===== Entries supplied =====

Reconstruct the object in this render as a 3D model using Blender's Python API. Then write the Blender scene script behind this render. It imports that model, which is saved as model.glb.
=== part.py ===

=====
===== Entries supplied =====

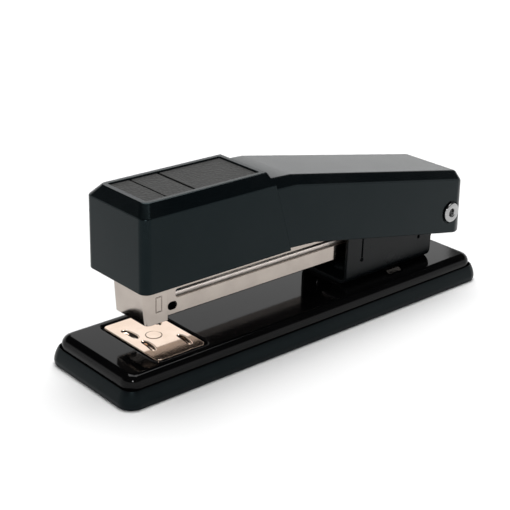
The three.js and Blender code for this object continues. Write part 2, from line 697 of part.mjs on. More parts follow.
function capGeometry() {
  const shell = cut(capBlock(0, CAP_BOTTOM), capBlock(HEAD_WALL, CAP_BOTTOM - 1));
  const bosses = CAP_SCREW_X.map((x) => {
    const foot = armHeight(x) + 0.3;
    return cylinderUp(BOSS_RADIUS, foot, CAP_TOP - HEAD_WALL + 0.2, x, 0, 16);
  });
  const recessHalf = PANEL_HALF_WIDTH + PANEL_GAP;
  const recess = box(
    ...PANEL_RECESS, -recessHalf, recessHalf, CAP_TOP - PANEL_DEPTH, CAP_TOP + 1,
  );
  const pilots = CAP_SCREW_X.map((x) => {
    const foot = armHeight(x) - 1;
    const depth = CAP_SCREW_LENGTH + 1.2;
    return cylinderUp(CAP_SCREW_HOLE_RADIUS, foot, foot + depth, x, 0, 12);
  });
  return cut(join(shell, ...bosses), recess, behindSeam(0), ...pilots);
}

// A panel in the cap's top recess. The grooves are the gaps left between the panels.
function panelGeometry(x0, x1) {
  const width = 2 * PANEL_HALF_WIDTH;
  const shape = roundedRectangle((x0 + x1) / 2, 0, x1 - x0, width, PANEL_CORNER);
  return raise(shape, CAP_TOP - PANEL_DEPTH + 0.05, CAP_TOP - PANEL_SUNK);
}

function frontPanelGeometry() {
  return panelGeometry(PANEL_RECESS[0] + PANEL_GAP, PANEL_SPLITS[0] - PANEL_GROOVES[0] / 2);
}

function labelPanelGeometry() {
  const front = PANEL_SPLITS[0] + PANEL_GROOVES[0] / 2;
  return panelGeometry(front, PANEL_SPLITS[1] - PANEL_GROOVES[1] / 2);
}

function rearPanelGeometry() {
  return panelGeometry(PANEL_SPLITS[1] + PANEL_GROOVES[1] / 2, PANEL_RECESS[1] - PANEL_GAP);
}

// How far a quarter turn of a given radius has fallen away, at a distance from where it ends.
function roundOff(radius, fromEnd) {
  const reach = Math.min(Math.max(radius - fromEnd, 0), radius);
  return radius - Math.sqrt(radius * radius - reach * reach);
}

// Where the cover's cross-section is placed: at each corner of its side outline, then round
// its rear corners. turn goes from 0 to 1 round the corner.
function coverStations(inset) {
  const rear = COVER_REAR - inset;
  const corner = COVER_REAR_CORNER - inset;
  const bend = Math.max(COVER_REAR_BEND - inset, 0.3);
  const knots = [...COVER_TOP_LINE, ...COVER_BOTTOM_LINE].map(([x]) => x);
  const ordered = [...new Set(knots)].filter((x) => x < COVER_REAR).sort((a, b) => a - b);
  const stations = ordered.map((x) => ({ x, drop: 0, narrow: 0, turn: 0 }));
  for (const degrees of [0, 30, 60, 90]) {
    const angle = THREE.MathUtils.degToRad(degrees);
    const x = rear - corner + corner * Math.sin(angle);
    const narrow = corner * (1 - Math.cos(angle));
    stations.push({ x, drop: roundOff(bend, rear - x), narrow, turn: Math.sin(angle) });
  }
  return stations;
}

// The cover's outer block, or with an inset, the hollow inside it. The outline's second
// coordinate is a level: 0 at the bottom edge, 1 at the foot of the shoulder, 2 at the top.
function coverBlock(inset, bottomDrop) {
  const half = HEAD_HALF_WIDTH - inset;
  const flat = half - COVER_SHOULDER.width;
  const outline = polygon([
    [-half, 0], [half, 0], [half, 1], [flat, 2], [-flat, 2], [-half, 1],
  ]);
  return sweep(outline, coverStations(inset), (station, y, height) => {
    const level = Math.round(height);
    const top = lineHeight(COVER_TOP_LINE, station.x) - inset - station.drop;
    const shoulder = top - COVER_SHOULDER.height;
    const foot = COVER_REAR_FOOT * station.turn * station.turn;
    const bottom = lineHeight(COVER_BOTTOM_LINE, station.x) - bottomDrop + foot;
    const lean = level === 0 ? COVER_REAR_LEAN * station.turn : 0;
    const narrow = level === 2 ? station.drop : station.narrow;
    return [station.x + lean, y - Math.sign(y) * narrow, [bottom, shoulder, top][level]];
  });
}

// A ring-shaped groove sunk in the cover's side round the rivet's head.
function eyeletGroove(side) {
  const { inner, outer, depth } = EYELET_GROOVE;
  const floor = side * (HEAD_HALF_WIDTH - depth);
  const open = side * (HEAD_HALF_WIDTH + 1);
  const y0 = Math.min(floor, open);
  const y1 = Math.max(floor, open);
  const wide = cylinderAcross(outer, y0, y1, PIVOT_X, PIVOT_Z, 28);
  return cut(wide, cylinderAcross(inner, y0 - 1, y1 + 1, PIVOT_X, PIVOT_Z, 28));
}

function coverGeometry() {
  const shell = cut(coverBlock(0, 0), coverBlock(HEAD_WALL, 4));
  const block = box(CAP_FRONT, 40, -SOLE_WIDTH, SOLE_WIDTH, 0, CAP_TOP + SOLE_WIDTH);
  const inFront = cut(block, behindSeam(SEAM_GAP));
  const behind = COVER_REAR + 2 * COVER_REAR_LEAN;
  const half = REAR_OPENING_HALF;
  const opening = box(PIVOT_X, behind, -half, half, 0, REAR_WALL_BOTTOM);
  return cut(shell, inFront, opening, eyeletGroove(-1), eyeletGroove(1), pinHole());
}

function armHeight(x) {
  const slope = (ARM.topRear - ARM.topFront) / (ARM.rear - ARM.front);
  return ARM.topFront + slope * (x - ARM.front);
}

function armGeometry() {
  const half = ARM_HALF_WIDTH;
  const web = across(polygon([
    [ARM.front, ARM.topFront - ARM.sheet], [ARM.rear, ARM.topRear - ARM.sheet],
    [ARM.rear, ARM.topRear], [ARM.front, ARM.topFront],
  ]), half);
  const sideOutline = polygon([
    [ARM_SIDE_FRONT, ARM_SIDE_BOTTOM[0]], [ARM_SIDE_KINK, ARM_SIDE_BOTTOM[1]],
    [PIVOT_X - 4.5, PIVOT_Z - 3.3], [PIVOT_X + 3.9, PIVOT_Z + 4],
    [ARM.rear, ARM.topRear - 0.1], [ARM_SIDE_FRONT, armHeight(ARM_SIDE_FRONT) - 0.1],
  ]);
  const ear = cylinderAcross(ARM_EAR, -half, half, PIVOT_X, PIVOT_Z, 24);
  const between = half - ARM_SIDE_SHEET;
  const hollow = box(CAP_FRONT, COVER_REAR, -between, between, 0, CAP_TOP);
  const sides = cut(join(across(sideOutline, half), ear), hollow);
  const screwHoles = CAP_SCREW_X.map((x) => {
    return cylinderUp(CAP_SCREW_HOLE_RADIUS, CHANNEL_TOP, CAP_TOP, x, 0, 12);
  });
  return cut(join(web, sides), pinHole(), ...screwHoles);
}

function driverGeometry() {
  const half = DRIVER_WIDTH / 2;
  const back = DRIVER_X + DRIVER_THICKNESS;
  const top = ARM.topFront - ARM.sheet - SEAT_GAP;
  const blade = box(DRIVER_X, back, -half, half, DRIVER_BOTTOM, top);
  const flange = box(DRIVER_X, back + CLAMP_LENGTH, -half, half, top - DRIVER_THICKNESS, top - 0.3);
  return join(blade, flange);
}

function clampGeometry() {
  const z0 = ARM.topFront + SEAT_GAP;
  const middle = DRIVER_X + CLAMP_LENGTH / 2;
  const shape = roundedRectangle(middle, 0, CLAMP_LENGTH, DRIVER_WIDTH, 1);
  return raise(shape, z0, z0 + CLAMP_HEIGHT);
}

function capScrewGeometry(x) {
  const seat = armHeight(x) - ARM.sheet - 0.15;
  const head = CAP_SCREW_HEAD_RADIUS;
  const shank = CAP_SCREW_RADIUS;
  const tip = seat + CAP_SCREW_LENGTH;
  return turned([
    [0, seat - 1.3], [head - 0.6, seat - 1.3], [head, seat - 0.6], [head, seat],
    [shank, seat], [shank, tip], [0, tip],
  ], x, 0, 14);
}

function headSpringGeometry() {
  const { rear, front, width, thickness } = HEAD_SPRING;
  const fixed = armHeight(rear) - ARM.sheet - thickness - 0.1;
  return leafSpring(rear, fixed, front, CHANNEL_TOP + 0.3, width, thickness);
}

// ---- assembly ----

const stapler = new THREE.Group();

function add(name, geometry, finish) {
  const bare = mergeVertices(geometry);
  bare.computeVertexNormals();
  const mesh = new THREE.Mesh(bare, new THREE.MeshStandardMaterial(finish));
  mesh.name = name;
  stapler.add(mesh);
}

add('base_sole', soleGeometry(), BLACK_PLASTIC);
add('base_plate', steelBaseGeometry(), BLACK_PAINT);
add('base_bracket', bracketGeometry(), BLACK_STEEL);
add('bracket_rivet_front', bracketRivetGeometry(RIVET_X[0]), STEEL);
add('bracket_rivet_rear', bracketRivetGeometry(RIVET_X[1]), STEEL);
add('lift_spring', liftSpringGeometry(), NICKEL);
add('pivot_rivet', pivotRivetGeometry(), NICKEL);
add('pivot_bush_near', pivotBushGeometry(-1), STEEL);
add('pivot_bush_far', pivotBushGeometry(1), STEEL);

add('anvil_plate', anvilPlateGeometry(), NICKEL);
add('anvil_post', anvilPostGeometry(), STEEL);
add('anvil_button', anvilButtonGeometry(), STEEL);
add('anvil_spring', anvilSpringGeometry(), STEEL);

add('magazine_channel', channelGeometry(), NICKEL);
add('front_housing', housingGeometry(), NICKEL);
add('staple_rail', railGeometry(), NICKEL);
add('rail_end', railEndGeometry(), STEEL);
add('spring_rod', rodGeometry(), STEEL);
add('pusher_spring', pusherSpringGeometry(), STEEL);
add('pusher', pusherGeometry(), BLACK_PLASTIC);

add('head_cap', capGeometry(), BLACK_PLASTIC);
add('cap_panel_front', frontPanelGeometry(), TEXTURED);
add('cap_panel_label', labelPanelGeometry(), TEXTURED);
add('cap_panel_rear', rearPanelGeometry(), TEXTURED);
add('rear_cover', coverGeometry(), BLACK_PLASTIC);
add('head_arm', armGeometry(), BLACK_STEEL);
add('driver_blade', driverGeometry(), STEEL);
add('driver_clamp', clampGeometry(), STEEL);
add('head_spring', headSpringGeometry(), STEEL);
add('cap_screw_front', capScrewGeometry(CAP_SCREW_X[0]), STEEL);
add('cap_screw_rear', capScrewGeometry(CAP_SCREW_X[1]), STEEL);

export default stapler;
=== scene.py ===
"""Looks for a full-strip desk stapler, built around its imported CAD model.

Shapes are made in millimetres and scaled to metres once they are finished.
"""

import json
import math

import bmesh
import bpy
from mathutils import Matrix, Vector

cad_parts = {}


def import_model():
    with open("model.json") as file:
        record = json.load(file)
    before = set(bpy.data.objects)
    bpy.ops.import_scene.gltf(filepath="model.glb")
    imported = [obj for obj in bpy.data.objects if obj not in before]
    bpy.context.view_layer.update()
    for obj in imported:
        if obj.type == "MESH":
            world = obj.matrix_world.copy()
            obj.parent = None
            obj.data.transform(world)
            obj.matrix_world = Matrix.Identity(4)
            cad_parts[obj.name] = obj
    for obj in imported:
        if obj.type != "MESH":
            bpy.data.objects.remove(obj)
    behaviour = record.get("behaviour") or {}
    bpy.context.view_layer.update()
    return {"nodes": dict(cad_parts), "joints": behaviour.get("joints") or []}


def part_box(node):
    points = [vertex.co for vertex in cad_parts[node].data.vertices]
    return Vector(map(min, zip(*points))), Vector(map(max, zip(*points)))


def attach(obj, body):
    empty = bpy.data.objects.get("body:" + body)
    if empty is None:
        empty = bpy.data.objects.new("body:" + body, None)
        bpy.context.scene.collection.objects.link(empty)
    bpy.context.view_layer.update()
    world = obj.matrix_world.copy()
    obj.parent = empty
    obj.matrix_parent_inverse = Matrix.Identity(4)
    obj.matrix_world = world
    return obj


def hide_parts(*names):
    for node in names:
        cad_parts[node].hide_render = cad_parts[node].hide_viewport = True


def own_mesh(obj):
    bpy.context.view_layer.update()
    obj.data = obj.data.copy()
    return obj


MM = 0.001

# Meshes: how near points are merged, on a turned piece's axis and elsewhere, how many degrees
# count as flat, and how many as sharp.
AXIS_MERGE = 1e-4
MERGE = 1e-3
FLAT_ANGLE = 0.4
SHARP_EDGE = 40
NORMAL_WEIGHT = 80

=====

## Task brief
Using the entries above, give again exactly the lines from the line holding "add('magazine_channel', channelGeometry(), NICKEL);" through the line holding "zip(*points))), Vector(map(max, zip(*points)))". Include both end lines and nothing else.

## Reply
add('magazine_channel', channelGeometry(), NICKEL);
add('front_housing', housingGeometry(), NICKEL);
add('staple_rail', railGeometry(), NICKEL);
add('rail_end', railEndGeometry(), STEEL);
add('spring_rod', rodGeometry(), STEEL);
add('pusher_spring', pusherSpringGeometry(), STEEL);
add('pusher', pusherGeometry(), BLACK_PLASTIC);

add('head_cap', capGeometry(), BLACK_PLASTIC);
add('cap_panel_front', frontPanelGeometry(), TEXTURED);
add('cap_panel_label', labelPanelGeometry(), TEXTURED);
add('cap_panel_rear', rearPanelGeometry(), TEXTURED);
add('rear_cover', coverGeometry(), BLACK_PLASTIC);
add('head_arm', armGeometry(), BLACK_STEEL);
add('driver_blade', driverGeometry(), STEEL);
add('driver_clamp', clampGeometry(), STEEL);
add('head_spring', headSpringGeometry(), STEEL);
add('cap_screw_front', capScrewGeometry(CAP_SCREW_X[0]), STEEL);
add('cap_screw_rear', capScrewGeometry(CAP_SCREW_X[1]), STEEL);

export default stapler;
=== scene.py ===
"""Looks for a full-strip desk stapler, built around its imported CAD model.

Shapes are made in millimetres and scaled to metres once they are finished.
"""

import json
import math

import bmesh
import bpy
from mathutils import Matrix, Vector

cad_parts = {}


def import_model():
    with open("model.json") as file:
        record = json.load(file)
    before = set(bpy.data.objects)
    bpy.ops.import_scene.gltf(filepath="model.glb")
    imported = [obj for obj in bpy.data.objects if obj not in before]
    bpy.context.view_layer.update()
    for obj in imported:
        if obj.type == "MESH":
            world = obj.matrix_world.copy()
            obj.parent = None
            obj.data.transform(world)
            obj.matrix_world = Matrix.Identity(4)
            cad_parts[obj.name] = obj
    for obj in imported:
        if obj.type != "MESH":
            bpy.data.objects.remove(obj)
    behaviour = record.get("behaviour") or {}
    bpy.context.view_layer.update()
    return {"nodes": dict(cad_parts), "joints": behaviour.get("joints") or []}


def part_box(node):
    points = [vertex.co for vertex in cad_parts[node].data.vertices]
    return Vector(map(min, zip(*points))), Vector(map(max, zip(*points)))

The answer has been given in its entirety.